PROBLEM TO SOLVE:
Give back the entire listing verbatim.

STORED DATA:
-- START --

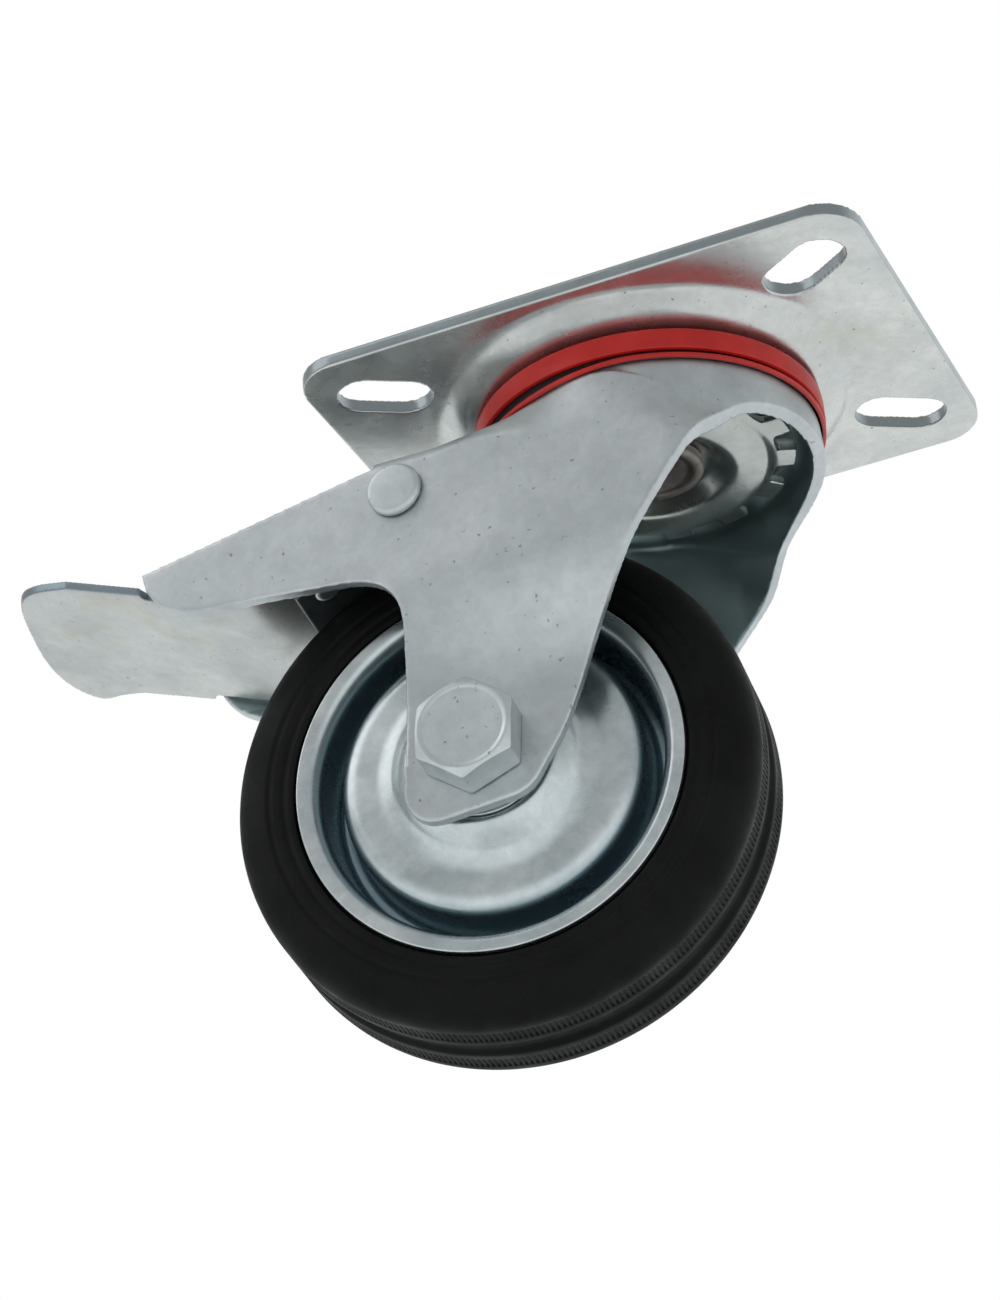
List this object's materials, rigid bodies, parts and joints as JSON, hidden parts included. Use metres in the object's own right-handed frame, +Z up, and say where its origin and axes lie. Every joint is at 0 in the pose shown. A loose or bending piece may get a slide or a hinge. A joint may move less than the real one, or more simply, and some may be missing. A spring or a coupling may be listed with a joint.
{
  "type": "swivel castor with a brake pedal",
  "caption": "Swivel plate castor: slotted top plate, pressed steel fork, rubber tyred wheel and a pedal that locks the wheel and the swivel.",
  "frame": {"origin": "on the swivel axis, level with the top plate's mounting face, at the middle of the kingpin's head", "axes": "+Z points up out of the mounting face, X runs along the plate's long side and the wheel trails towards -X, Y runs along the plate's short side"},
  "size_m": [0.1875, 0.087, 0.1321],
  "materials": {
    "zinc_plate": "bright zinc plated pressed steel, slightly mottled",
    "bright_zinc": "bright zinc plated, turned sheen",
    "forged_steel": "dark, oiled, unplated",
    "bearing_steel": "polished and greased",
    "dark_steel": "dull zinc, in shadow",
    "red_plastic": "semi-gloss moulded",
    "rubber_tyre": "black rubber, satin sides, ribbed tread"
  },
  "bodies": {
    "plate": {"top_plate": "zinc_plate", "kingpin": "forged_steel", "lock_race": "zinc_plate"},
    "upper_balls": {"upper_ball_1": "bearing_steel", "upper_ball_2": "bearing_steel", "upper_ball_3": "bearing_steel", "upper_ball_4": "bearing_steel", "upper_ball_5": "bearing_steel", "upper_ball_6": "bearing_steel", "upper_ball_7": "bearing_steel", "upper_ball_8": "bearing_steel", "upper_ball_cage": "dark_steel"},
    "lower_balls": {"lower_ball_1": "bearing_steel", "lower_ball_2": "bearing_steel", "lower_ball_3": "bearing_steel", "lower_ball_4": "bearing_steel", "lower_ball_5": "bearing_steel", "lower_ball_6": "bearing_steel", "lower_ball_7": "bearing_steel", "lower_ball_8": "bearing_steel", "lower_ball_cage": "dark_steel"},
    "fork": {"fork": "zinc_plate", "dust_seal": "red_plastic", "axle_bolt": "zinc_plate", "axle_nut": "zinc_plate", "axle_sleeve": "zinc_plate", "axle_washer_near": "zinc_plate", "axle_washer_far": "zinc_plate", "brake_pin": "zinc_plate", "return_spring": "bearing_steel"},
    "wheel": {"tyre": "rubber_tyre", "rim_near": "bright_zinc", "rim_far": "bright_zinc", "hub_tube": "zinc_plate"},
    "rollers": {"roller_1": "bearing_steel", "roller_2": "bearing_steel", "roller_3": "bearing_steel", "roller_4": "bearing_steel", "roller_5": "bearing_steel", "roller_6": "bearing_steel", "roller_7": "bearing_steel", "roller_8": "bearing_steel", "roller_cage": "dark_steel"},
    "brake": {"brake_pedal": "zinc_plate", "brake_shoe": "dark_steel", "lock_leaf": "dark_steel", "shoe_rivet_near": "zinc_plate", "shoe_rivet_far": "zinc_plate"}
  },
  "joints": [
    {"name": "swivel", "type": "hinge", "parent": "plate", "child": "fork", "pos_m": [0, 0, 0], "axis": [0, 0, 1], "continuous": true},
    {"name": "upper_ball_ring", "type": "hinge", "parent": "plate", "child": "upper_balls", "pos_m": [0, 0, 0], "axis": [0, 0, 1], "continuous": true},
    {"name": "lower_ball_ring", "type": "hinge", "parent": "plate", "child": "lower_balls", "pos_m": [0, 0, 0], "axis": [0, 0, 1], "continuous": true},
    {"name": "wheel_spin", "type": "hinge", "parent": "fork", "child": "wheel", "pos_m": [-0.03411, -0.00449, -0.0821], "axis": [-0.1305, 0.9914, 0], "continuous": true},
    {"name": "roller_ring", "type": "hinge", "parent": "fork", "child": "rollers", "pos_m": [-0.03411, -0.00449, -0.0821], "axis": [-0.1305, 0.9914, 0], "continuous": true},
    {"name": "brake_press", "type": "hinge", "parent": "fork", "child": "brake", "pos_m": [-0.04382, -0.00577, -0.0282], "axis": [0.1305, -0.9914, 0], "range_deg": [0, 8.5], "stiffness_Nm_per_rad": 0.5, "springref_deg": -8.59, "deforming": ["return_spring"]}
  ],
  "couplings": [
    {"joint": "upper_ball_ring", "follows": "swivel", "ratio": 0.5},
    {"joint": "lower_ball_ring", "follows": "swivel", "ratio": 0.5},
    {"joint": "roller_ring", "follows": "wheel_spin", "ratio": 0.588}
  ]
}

-- END --

WORKED ANSWER:
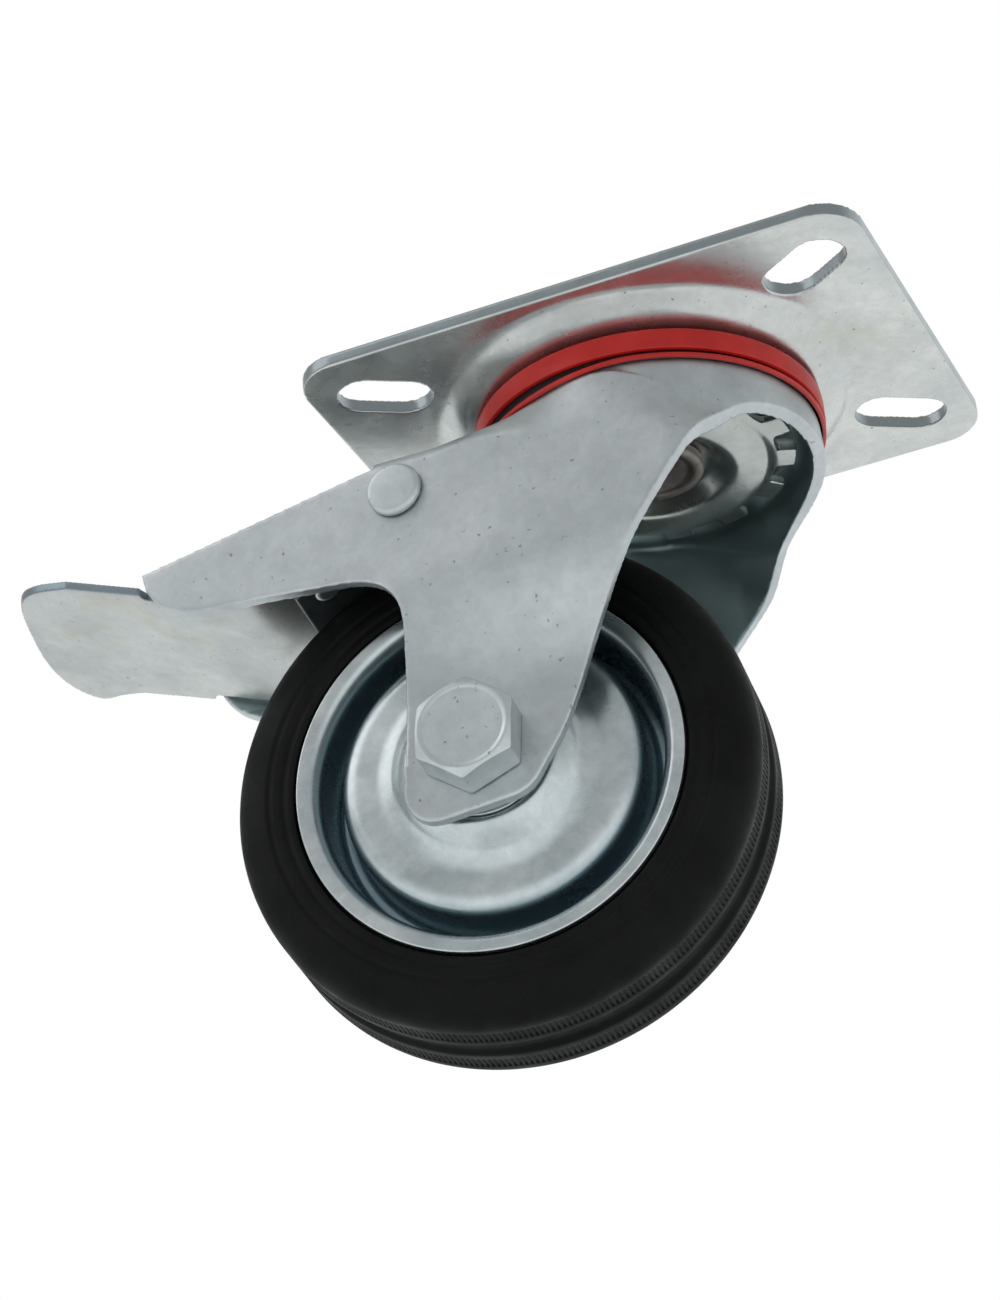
List this object's materials, rigid bodies, parts and joints as JSON, hidden parts included. Use metres in the object's own right-handed frame, +Z up, and say where its origin and axes lie. Every joint is at 0 in the pose shown. A loose or bending piece may get a slide or a hinge. A joint may move less than the real one, or more simply, and some may be missing. A spring or a coupling may be listed with a joint.
{
  "type": "swivel castor with a brake pedal",
  "caption": "Swivel plate castor: slotted top plate, pressed steel fork, rubber tyred wheel and a pedal that locks the wheel and the swivel.",
  "frame": {"origin": "on the swivel axis, level with the top plate's mounting face, at the middle of the kingpin's head", "axes": "+Z points up out of the mounting face, X runs along the plate's long side and the wheel trails towards -X, Y runs along the plate's short side"},
  "size_m": [0.1875, 0.087, 0.1321],
  "materials": {
    "zinc_plate": "bright zinc plated pressed steel, slightly mottled",
    "bright_zinc": "bright zinc plated, turned sheen",
    "forged_steel": "dark, oiled, unplated",
    "bearing_steel": "polished and greased",
    "dark_steel": "dull zinc, in shadow",
    "red_plastic": "semi-gloss moulded",
    "rubber_tyre": "black rubber, satin sides, ribbed tread"
  },
  "bodies": {
    "plate": {"top_plate": "zinc_plate", "kingpin": "forged_steel", "lock_race": "zinc_plate"},
    "upper_balls": {"upper_ball_1": "bearing_steel", "upper_ball_2": "bearing_steel", "upper_ball_3": "bearing_steel", "upper_ball_4": "bearing_steel", "upper_ball_5": "bearing_steel", "upper_ball_6": "bearing_steel", "upper_ball_7": "bearing_steel", "upper_ball_8": "bearing_steel", "upper_ball_cage": "dark_steel"},
    "lower_balls": {"lower_ball_1": "bearing_steel", "lower_ball_2": "bearing_steel", "lower_ball_3": "bearing_steel", "lower_ball_4": "bearing_steel", "lower_ball_5": "bearing_steel", "lower_ball_6": "bearing_steel", "lower_ball_7": "bearing_steel", "lower_ball_8": "bearing_steel", "lower_ball_cage": "dark_steel"},
    "fork": {"fork": "zinc_plate", "dust_seal": "red_plastic", "axle_bolt": "zinc_plate", "axle_nut": "zinc_plate", "axle_sleeve": "zinc_plate", "axle_washer_near": "zinc_plate", "axle_washer_far": "zinc_plate", "brake_pin": "zinc_plate", "return_spring": "bearing_steel"},
    "wheel": {"tyre": "rubber_tyre", "rim_near": "bright_zinc", "rim_far": "bright_zinc", "hub_tube": "zinc_plate"},
    "rollers": {"roller_1": "bearing_steel", "roller_2": "bearing_steel", "roller_3": "bearing_steel", "roller_4": "bearing_steel", "roller_5": "bearing_steel", "roller_6": "bearing_steel", "roller_7": "bearing_steel", "roller_8": "bearing_steel", "roller_cage": "dark_steel"},
    "brake": {"brake_pedal": "zinc_plate", "brake_shoe": "dark_steel", "lock_leaf": "dark_steel", "shoe_rivet_near": "zinc_plate", "shoe_rivet_far": "zinc_plate"}
  },
  "joints": [
    {"name": "swivel", "type": "hinge", "parent": "plate", "child": "fork", "pos_m": [0, 0, 0], "axis": [0, 0, 1], "continuous": true},
    {"name": "upper_ball_ring", "type": "hinge", "parent": "plate", "child": "upper_balls", "pos_m": [0, 0, 0], "axis": [0, 0, 1], "continuous": true},
    {"name": "lower_ball_ring", "type": "hinge", "parent": "plate", "child": "lower_balls", "pos_m": [0, 0, 0], "axis": [0, 0, 1], "continuous": true},
    {"name": "wheel_spin", "type": "hinge", "parent": "fork", "child": "wheel", "pos_m": [-0.03411, -0.00449, -0.0821], "axis": [-0.1305, 0.9914, 0], "continuous": true},
    {"name": "roller_ring", "type": "hinge", "parent": "fork", "child": "rollers", "pos_m": [-0.03411, -0.00449, -0.0821], "axis": [-0.1305, 0.9914, 0], "continuous": true},
    {"name": "brake_press", "type": "hinge", "parent": "fork", "child": "brake", "pos_m": [-0.04382, -0.00577, -0.0282], "axis": [0.1305, -0.9914, 0], "range_deg": [0, 8.5], "stiffness_Nm_per_rad": 0.5, "springref_deg": -8.59, "deforming": ["return_spring"]}
  ],
  "couplings": [
    {"joint": "upper_ball_ring", "follows": "swivel", "ratio": 0.5},
    {"joint": "lower_ball_ring", "follows": "swivel", "ratio": 0.5},
    {"joint": "roller_ring", "follows": "wheel_spin", "ratio": 0.588}
  ]
}